Welcome to Team Paranoid, Oscar! Spoiler alert: they really are out to getcha!

Next comic page planned for Nov. 20th. In the meantime, please accept this documentary evidence of new kitten Morgoth as he discovers the enigma that is the empty soda box.

Serious business…

In the previous page, Lacey was threatening to shoot. In this new page that threat perhaps carries more weight, seeing as she’s now got the safety catch off and a round actually chambered. It’s something I notice every time now that it happens in movies or TV that I didn’t even think about while growing up. The bad guy has a pistol to their hostage’s head, threatening to shoot them. The hero hesitates… so in order to show how serious they are, the bad guy racks the slide of the pistol, usually taking it off their hostage’s head in the process, then puts it back now that they’re ready to shoot. Which begs the question, why weren’t they ready to shoot before they tried taking a hostage? Why doesn’t the hero tackle them the moment they start messing with the slide, a tacit admission that if they’d pulled the trigger the hammer would have fallen on an empty chamber? You never see a bullet popping out in this setup, after all. Sure, the real-life rule is to treat all guns as if they’re loaded and capable of firing, but it’s just funny to me that the dramatic action of racking the slide means the hostage was technically in no danger up until the bad guy did so.
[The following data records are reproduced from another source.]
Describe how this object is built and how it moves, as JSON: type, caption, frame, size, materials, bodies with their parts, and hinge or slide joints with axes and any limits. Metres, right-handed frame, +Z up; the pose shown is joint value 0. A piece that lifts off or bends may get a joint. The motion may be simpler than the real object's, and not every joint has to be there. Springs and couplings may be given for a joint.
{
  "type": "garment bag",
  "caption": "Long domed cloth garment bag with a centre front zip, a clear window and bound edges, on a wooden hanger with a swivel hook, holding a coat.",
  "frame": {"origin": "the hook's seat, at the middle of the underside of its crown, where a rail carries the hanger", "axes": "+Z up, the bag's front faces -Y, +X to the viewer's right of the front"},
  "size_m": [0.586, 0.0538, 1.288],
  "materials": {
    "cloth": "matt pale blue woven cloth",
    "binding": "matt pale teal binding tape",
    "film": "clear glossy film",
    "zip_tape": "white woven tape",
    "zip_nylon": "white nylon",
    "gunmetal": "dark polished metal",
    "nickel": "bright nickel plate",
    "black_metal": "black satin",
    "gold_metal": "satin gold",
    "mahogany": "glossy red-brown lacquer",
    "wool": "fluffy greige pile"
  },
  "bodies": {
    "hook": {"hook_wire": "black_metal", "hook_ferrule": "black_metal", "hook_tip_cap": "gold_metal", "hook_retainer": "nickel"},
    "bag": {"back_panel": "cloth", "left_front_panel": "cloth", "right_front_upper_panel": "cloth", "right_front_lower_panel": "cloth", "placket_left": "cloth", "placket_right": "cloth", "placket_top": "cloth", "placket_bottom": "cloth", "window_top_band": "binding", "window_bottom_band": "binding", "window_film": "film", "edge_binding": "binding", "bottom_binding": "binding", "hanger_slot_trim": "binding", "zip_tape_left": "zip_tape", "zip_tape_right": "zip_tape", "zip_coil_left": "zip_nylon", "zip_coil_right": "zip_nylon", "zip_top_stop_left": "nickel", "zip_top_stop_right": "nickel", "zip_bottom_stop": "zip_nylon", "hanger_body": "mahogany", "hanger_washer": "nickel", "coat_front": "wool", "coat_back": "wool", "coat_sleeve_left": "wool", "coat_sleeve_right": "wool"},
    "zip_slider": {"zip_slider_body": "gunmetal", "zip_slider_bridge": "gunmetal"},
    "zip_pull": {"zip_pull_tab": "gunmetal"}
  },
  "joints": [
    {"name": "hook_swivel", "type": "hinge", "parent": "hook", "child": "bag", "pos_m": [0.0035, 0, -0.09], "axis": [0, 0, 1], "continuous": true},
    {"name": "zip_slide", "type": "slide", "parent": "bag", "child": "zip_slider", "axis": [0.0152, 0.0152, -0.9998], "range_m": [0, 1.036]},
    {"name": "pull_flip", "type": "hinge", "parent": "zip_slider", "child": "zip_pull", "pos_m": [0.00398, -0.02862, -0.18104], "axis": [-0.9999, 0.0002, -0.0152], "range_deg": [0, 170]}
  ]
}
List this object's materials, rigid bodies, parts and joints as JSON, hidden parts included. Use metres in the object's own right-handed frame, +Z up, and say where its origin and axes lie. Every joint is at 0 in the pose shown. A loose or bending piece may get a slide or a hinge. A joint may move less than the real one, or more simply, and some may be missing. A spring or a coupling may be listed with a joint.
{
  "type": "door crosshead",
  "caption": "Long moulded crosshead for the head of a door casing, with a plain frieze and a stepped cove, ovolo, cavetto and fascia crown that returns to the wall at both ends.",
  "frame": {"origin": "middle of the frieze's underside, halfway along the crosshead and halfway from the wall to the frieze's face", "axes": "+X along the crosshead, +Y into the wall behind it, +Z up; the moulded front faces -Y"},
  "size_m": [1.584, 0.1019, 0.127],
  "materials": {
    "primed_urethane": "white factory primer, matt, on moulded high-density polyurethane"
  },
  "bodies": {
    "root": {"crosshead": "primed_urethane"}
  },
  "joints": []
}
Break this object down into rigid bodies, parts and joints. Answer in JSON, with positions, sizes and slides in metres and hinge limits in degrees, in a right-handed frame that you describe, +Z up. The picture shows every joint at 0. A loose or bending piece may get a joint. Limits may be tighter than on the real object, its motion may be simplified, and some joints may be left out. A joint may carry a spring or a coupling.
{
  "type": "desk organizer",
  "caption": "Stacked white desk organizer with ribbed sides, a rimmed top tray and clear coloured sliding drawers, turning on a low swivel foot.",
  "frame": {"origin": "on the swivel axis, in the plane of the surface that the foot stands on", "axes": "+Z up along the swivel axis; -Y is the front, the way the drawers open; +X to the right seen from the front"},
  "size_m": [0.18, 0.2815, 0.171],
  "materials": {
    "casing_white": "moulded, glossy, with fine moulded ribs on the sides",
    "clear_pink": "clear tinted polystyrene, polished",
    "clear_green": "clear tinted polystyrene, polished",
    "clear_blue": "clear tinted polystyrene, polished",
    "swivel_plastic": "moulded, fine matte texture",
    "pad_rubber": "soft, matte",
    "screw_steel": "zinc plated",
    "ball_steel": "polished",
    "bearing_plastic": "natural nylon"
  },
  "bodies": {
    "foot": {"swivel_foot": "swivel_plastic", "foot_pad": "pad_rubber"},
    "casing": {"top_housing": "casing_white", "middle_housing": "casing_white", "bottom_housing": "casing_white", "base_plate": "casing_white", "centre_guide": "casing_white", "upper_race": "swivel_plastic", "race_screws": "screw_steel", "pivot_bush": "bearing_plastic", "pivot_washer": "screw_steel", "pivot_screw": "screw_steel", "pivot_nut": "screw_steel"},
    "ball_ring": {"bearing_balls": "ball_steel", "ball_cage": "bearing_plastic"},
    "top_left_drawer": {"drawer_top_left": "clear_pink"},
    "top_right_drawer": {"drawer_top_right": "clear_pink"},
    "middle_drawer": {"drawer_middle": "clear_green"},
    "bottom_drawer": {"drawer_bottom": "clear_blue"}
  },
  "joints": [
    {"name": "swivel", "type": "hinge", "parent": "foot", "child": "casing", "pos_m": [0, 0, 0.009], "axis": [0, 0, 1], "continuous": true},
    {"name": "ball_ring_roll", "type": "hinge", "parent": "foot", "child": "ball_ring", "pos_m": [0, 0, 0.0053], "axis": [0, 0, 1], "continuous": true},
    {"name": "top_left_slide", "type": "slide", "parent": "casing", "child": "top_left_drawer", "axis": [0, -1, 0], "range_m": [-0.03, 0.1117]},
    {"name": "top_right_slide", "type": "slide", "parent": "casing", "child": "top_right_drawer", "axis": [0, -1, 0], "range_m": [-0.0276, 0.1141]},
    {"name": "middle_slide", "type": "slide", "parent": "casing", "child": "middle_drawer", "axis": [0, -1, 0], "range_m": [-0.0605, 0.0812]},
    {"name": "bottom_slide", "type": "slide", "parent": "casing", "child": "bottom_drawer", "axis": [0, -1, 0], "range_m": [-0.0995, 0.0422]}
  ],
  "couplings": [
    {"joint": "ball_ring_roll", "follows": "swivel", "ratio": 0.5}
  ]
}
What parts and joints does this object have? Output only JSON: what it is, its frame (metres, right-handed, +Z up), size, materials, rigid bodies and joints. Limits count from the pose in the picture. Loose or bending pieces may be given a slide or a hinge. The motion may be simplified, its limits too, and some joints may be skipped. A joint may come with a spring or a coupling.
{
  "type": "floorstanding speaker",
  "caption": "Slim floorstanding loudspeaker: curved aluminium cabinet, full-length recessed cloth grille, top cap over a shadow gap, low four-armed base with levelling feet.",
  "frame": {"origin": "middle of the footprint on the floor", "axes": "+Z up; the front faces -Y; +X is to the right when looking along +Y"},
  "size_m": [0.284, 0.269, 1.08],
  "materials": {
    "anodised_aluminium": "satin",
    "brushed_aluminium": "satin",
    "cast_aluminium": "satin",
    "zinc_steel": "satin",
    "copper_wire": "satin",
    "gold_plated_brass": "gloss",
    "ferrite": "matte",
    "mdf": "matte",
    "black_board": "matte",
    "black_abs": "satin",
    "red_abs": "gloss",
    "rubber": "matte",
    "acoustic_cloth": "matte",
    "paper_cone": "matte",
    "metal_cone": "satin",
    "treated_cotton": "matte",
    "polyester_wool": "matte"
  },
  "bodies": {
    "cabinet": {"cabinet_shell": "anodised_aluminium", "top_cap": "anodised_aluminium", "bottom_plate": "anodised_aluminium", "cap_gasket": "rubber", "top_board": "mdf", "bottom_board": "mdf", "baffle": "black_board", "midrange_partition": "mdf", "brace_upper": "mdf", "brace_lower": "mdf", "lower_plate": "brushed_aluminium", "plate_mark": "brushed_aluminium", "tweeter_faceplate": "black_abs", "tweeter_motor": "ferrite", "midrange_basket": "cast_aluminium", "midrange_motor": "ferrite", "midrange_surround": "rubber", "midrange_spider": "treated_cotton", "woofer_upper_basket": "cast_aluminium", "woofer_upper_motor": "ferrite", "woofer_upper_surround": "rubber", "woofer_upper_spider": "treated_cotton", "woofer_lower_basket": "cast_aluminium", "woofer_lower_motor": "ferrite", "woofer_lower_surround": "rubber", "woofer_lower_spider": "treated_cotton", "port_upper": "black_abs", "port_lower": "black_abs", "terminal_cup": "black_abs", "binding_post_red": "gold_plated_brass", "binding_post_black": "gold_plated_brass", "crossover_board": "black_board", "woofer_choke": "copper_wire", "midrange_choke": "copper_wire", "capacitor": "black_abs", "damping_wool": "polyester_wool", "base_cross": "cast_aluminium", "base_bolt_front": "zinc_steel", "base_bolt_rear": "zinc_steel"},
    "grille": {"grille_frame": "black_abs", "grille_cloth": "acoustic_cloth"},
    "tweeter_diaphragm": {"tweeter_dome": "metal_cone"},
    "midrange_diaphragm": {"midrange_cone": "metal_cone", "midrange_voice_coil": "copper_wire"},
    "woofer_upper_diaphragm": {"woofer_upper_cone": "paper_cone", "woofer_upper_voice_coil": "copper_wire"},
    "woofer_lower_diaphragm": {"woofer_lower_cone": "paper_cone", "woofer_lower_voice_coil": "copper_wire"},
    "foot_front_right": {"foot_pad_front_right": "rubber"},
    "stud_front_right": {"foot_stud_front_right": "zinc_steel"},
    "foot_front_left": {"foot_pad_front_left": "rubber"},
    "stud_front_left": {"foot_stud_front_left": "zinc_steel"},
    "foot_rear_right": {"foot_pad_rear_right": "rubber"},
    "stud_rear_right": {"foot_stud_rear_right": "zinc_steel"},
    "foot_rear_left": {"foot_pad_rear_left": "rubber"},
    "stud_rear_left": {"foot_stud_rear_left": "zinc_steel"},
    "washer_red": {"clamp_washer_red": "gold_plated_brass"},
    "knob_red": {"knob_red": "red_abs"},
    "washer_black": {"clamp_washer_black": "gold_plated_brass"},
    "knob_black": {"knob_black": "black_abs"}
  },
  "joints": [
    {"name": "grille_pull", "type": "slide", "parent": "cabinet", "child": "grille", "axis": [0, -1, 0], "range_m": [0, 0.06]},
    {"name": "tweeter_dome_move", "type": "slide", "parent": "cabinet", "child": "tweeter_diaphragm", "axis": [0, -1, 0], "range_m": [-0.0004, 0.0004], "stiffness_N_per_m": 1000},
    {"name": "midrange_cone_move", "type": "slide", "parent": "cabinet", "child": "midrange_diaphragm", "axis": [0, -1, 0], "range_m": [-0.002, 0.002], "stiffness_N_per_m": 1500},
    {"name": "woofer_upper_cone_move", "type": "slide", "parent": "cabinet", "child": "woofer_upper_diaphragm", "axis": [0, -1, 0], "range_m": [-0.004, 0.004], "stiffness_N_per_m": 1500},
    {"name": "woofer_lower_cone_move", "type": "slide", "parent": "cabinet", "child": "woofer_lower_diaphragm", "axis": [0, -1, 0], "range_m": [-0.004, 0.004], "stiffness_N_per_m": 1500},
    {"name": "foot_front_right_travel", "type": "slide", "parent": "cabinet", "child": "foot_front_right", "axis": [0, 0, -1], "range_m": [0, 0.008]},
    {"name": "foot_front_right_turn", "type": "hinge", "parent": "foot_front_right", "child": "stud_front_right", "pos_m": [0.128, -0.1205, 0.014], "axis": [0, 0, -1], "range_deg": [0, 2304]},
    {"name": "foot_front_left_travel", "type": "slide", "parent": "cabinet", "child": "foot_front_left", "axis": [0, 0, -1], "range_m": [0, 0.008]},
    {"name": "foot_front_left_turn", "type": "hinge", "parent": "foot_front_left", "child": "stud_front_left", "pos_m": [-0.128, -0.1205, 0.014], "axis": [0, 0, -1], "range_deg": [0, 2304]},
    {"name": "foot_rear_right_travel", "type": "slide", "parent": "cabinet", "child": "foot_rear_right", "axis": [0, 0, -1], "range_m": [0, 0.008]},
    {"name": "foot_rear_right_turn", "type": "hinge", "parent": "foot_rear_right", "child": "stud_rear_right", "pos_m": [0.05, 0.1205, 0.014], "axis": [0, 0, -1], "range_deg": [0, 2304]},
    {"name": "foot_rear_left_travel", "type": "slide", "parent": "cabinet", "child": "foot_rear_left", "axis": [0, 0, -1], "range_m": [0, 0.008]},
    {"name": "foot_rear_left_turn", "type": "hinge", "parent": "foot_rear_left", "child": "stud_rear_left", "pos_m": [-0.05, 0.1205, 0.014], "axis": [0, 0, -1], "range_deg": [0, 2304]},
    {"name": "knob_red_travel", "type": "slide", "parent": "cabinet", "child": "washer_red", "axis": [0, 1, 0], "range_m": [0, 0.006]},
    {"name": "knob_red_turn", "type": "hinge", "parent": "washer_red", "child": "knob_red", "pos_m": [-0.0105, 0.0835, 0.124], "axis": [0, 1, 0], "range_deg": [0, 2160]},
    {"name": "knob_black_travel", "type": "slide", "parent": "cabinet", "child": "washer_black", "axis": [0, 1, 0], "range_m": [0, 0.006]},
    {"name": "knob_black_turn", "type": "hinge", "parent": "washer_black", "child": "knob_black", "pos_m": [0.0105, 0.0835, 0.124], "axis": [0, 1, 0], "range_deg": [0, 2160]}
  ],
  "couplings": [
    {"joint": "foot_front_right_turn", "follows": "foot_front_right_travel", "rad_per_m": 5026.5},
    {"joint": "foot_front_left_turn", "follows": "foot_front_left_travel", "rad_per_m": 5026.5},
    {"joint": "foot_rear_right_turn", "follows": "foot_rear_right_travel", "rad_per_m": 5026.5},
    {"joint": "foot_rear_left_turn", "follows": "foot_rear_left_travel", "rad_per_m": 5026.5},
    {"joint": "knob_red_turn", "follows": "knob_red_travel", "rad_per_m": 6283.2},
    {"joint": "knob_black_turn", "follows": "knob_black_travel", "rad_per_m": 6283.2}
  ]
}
But it happens anyways, because it makes a satisfying sound and is a big cool motion and shows how serious things are now. Except now for me it has the opposite effect because it reminds me how silly it is. But it’s been a part of cinematic language for so long that people just accept it, the same way they accept that chest compression CPR alone can bring someone back to life. Hopefully they never have the opportunity to be disappointed by reality. Lacey is being very serious, and the situation is serious. But Lacey and the situation are also on some level silly. That aesthetic fits quite nicely into Zombie Ranch, don’t you think?